§ **Directions**:
Write out all of the lines below, exactly and completely.

[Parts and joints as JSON]
>>>>>
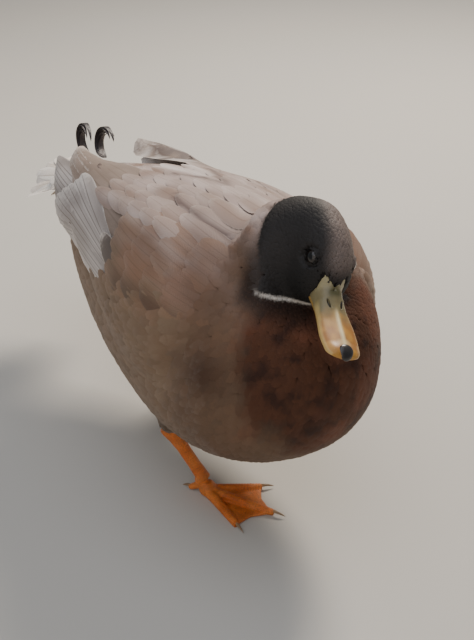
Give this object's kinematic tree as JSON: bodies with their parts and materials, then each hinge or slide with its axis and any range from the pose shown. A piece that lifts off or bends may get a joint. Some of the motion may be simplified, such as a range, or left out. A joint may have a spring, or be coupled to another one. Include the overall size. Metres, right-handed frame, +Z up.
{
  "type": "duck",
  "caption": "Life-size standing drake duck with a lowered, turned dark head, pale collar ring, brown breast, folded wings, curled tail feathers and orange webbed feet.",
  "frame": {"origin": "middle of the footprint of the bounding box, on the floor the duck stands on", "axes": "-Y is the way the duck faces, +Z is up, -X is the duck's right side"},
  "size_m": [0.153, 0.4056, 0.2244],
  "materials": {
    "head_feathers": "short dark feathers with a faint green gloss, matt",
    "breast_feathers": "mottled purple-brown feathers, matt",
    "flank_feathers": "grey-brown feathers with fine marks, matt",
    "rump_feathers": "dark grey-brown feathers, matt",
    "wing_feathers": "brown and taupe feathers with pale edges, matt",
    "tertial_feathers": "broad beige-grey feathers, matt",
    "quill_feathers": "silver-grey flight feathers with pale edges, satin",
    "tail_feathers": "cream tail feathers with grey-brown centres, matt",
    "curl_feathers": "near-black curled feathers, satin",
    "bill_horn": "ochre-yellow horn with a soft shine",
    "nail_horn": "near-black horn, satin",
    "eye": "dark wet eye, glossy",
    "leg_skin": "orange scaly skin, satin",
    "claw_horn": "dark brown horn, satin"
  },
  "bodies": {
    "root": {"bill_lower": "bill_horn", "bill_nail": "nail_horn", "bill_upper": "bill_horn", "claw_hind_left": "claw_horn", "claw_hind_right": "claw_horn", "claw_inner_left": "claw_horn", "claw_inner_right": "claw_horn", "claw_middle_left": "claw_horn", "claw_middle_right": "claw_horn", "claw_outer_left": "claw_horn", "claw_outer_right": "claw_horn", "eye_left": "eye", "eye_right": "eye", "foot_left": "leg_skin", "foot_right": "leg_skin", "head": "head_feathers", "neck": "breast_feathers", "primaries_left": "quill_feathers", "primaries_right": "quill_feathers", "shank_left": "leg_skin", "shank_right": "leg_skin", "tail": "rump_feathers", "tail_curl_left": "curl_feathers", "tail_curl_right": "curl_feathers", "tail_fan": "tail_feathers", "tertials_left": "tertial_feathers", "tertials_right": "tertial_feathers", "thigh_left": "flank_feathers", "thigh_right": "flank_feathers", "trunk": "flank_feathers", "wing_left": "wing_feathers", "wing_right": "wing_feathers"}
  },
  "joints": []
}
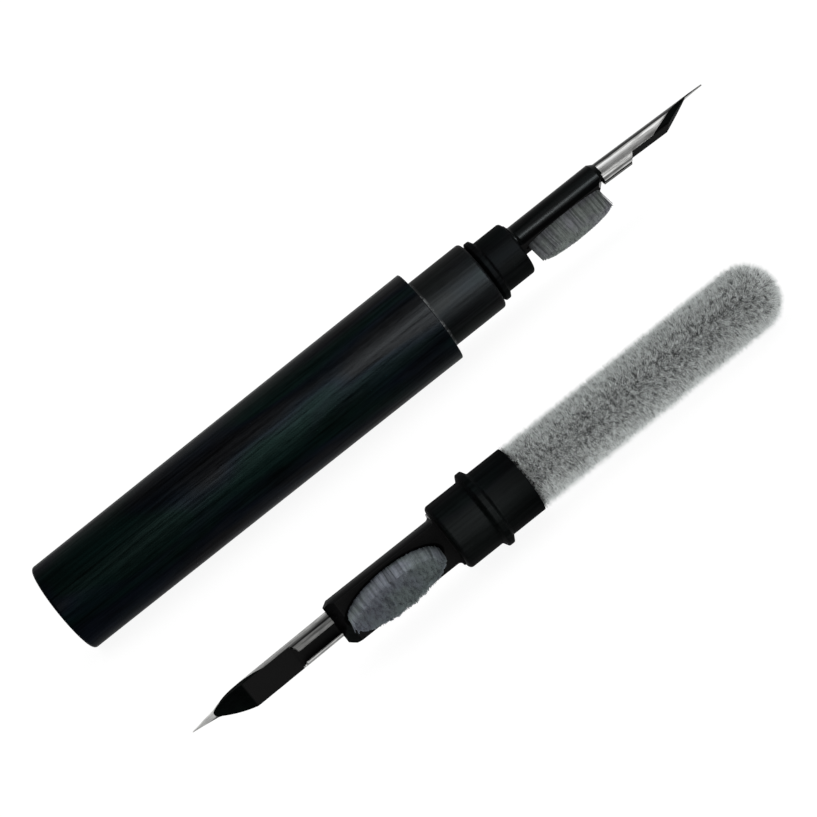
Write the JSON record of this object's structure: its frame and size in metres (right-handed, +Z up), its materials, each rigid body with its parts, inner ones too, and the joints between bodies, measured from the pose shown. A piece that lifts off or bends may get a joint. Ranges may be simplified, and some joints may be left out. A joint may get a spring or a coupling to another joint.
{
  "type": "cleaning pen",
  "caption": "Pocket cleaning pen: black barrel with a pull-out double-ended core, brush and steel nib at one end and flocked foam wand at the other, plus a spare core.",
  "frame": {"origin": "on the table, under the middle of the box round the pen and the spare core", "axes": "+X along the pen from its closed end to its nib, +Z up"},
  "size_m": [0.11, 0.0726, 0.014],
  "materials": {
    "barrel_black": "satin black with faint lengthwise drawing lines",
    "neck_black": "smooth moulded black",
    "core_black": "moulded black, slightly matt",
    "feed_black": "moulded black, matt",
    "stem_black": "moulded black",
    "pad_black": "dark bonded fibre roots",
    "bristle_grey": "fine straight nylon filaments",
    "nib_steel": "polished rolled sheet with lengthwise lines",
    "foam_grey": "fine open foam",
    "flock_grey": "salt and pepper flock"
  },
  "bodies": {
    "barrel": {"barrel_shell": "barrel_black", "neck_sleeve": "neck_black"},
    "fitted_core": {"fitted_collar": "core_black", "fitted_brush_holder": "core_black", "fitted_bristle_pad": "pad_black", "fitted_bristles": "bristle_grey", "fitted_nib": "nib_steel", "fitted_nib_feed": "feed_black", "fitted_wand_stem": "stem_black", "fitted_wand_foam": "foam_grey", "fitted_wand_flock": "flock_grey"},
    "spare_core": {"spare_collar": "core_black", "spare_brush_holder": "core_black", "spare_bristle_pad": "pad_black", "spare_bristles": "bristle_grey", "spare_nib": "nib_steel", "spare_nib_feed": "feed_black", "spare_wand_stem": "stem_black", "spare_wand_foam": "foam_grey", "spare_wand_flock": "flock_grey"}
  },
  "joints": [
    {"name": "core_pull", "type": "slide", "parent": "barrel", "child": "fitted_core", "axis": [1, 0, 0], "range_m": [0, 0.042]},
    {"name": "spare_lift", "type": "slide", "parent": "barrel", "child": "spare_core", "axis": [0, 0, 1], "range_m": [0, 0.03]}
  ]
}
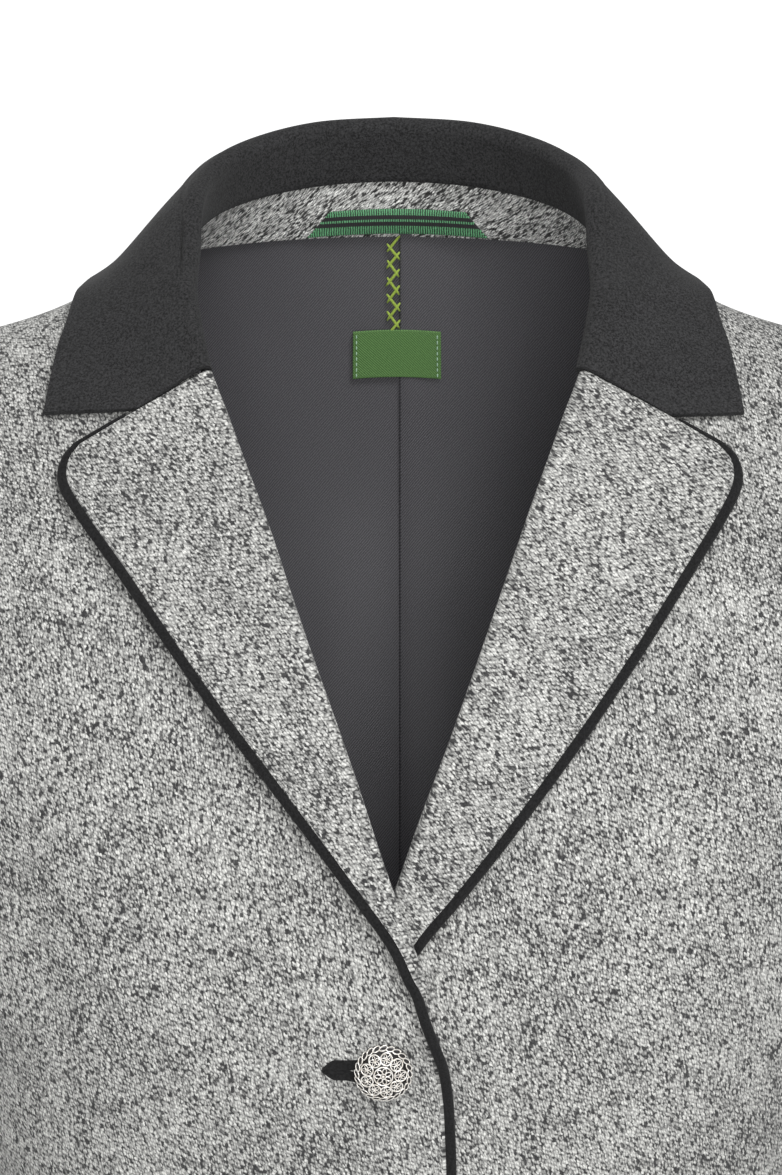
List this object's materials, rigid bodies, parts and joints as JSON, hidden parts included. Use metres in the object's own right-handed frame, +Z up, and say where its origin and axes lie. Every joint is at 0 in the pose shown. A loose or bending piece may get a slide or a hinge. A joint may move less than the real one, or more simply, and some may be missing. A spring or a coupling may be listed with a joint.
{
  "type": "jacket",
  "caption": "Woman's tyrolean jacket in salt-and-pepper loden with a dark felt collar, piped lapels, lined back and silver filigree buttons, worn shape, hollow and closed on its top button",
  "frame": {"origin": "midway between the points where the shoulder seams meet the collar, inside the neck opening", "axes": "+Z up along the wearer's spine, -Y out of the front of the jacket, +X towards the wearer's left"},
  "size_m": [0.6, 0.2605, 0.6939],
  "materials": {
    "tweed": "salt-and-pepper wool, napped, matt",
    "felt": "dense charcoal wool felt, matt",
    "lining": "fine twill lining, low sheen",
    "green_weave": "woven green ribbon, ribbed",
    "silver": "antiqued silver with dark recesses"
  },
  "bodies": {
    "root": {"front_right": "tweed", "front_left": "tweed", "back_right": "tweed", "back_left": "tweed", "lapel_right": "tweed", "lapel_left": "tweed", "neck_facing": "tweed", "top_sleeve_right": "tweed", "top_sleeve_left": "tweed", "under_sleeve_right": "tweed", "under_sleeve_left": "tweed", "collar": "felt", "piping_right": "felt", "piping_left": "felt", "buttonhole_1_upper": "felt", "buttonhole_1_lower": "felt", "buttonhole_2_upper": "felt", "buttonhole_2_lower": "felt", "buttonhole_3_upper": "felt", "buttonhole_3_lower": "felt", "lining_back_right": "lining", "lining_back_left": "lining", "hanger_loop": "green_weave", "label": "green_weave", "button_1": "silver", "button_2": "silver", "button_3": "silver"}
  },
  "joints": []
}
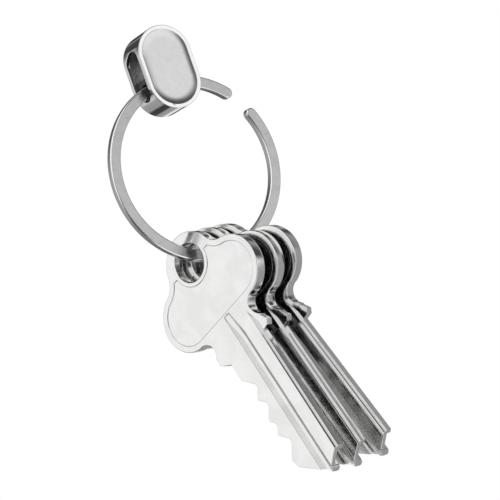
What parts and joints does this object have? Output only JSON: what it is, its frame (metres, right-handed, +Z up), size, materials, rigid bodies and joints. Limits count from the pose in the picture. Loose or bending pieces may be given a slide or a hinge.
<<<<<
§ **Solved problem**:
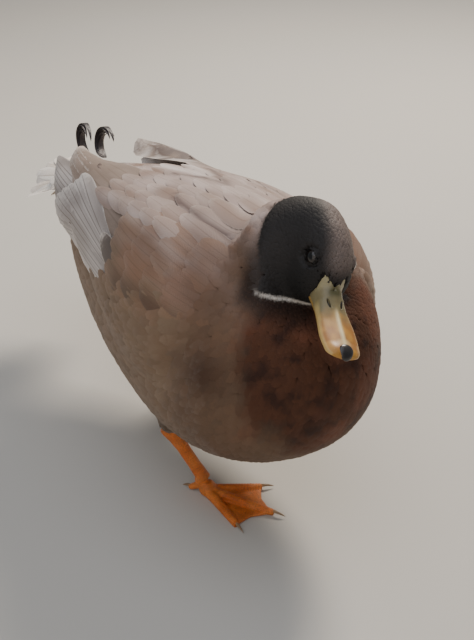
Give this object's kinematic tree as JSON: bodies with their parts and materials, then each hinge or slide with its axis and any range from the pose shown. A piece that lifts off or bends may get a joint. Some of the motion may be simplified, such as a range, or left out. A joint may have a spring, or be coupled to another one. Include the overall size. Metres, right-handed frame, +Z up.
{
  "type": "duck",
  "caption": "Life-size standing drake duck with a lowered, turned dark head, pale collar ring, brown breast, folded wings, curled tail feathers and orange webbed feet.",
  "frame": {"origin": "middle of the footprint of the bounding box, on the floor the duck stands on", "axes": "-Y is the way the duck faces, +Z is up, -X is the duck's right side"},
  "size_m": [0.153, 0.4056, 0.2244],
  "materials": {
    "head_feathers": "short dark feathers with a faint green gloss, matt",
    "breast_feathers": "mottled purple-brown feathers, matt",
    "flank_feathers": "grey-brown feathers with fine marks, matt",
    "rump_feathers": "dark grey-brown feathers, matt",
    "wing_feathers": "brown and taupe feathers with pale edges, matt",
    "tertial_feathers": "broad beige-grey feathers, matt",
    "quill_feathers": "silver-grey flight feathers with pale edges, satin",
    "tail_feathers": "cream tail feathers with grey-brown centres, matt",
    "curl_feathers": "near-black curled feathers, satin",
    "bill_horn": "ochre-yellow horn with a soft shine",
    "nail_horn": "near-black horn, satin",
    "eye": "dark wet eye, glossy",
    "leg_skin": "orange scaly skin, satin",
    "claw_horn": "dark brown horn, satin"
  },
  "bodies": {
    "root": {"bill_lower": "bill_horn", "bill_nail": "nail_horn", "bill_upper": "bill_horn", "claw_hind_left": "claw_horn", "claw_hind_right": "claw_horn", "claw_inner_left": "claw_horn", "claw_inner_right": "claw_horn", "claw_middle_left": "claw_horn", "claw_middle_right": "claw_horn", "claw_outer_left": "claw_horn", "claw_outer_right": "claw_horn", "eye_left": "eye", "eye_right": "eye", "foot_left": "leg_skin", "foot_right": "leg_skin", "head": "head_feathers", "neck": "breast_feathers", "primaries_left": "quill_feathers", "primaries_right": "quill_feathers", "shank_left": "leg_skin", "shank_right": "leg_skin", "tail": "rump_feathers", "tail_curl_left": "curl_feathers", "tail_curl_right": "curl_feathers", "tail_fan": "tail_feathers", "tertials_left": "tertial_feathers", "tertials_right": "tertial_feathers", "thigh_left": "flank_feathers", "thigh_right": "flank_feathers", "trunk": "flank_feathers", "wing_left": "wing_feathers", "wing_right": "wing_feathers"}
  },
  "joints": []
}
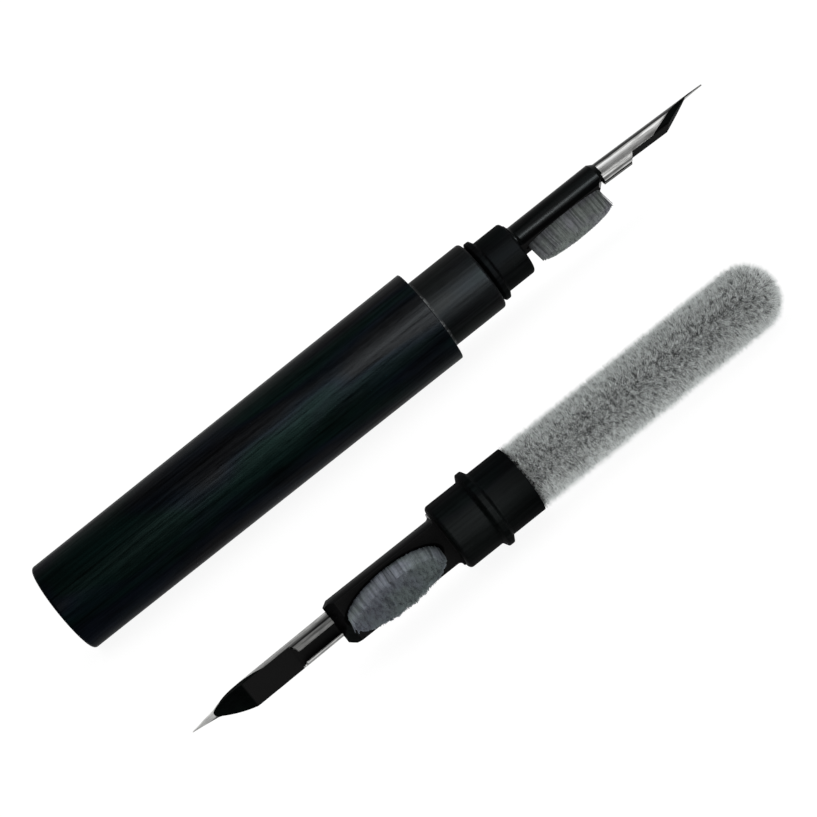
Write the JSON record of this object's structure: its frame and size in metres (right-handed, +Z up), its materials, each rigid body with its parts, inner ones too, and the joints between bodies, measured from the pose shown. A piece that lifts off or bends may get a joint. Ranges may be simplified, and some joints may be left out. A joint may get a spring or a coupling to another joint.
{
  "type": "cleaning pen",
  "caption": "Pocket cleaning pen: black barrel with a pull-out double-ended core, brush and steel nib at one end and flocked foam wand at the other, plus a spare core.",
  "frame": {"origin": "on the table, under the middle of the box round the pen and the spare core", "axes": "+X along the pen from its closed end to its nib, +Z up"},
  "size_m": [0.11, 0.0726, 0.014],
  "materials": {
    "barrel_black": "satin black with faint lengthwise drawing lines",
    "neck_black": "smooth moulded black",
    "core_black": "moulded black, slightly matt",
    "feed_black": "moulded black, matt",
    "stem_black": "moulded black",
    "pad_black": "dark bonded fibre roots",
    "bristle_grey": "fine straight nylon filaments",
    "nib_steel": "polished rolled sheet with lengthwise lines",
    "foam_grey": "fine open foam",
    "flock_grey": "salt and pepper flock"
  },
  "bodies": {
    "barrel": {"barrel_shell": "barrel_black", "neck_sleeve": "neck_black"},
    "fitted_core": {"fitted_collar": "core_black", "fitted_brush_holder": "core_black", "fitted_bristle_pad": "pad_black", "fitted_bristles": "bristle_grey", "fitted_nib": "nib_steel", "fitted_nib_feed": "feed_black", "fitted_wand_stem": "stem_black", "fitted_wand_foam": "foam_grey", "fitted_wand_flock": "flock_grey"},
    "spare_core": {"spare_collar": "core_black", "spare_brush_holder": "core_black", "spare_bristle_pad": "pad_black", "spare_bristles": "bristle_grey", "spare_nib": "nib_steel", "spare_nib_feed": "feed_black", "spare_wand_stem": "stem_black", "spare_wand_foam": "foam_grey", "spare_wand_flock": "flock_grey"}
  },
  "joints": [
    {"name": "core_pull", "type": "slide", "parent": "barrel", "child": "fitted_core", "axis": [1, 0, 0], "range_m": [0, 0.042]},
    {"name": "spare_lift", "type": "slide", "parent": "barrel", "child": "spare_core", "axis": [0, 0, 1], "range_m": [0, 0.03]}
  ]
}
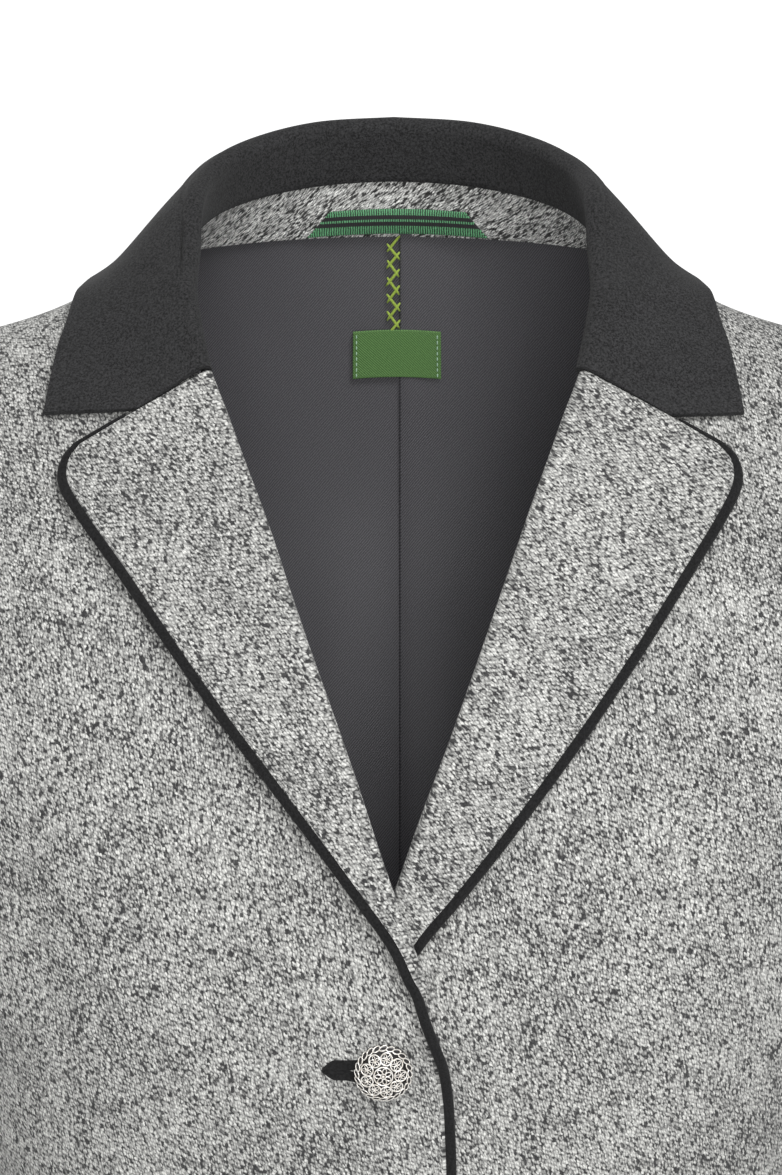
List this object's materials, rigid bodies, parts and joints as JSON, hidden parts included. Use metres in the object's own right-handed frame, +Z up, and say where its origin and axes lie. Every joint is at 0 in the pose shown. A loose or bending piece may get a slide or a hinge. A joint may move less than the real one, or more simply, and some may be missing. A spring or a coupling may be listed with a joint.
{
  "type": "jacket",
  "caption": "Woman's tyrolean jacket in salt-and-pepper loden with a dark felt collar, piped lapels, lined back and silver filigree buttons, worn shape, hollow and closed on its top button",
  "frame": {"origin": "midway between the points where the shoulder seams meet the collar, inside the neck opening", "axes": "+Z up along the wearer's spine, -Y out of the front of the jacket, +X towards the wearer's left"},
  "size_m": [0.6, 0.2605, 0.6939],
  "materials": {
    "tweed": "salt-and-pepper wool, napped, matt",
    "felt": "dense charcoal wool felt, matt",
    "lining": "fine twill lining, low sheen",
    "green_weave": "woven green ribbon, ribbed",
    "silver": "antiqued silver with dark recesses"
  },
  "bodies": {
    "root": {"front_right": "tweed", "front_left": "tweed", "back_right": "tweed", "back_left": "tweed", "lapel_right": "tweed", "lapel_left": "tweed", "neck_facing": "tweed", "top_sleeve_right": "tweed", "top_sleeve_left": "tweed", "under_sleeve_right": "tweed", "under_sleeve_left": "tweed", "collar": "felt", "piping_right": "felt", "piping_left": "felt", "buttonhole_1_upper": "felt", "buttonhole_1_lower": "felt", "buttonhole_2_upper": "felt", "buttonhole_2_lower": "felt", "buttonhole_3_upper": "felt", "buttonhole_3_lower": "felt", "lining_back_right": "lining", "lining_back_left": "lining", "hanger_loop": "green_weave", "label": "green_weave", "button_1": "silver", "button_2": "silver", "button_3": "silver"}
  },
  "joints": []
}
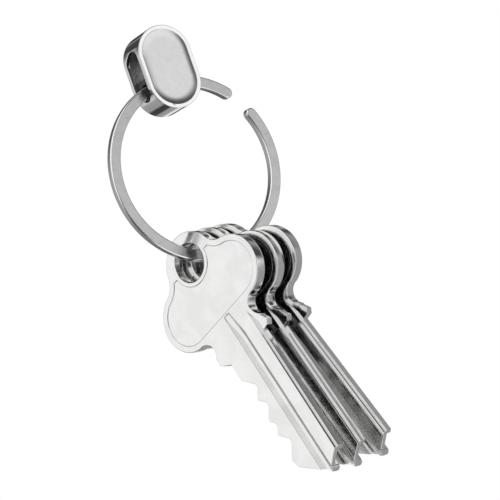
What parts and joints does this object have? Output only JSON: what it is, its frame (metres, right-handed, +Z up), size, materials, rigid bodies and joints. Limits count from the pose in the picture. Loose or bending pieces may be given a slide or a hinge.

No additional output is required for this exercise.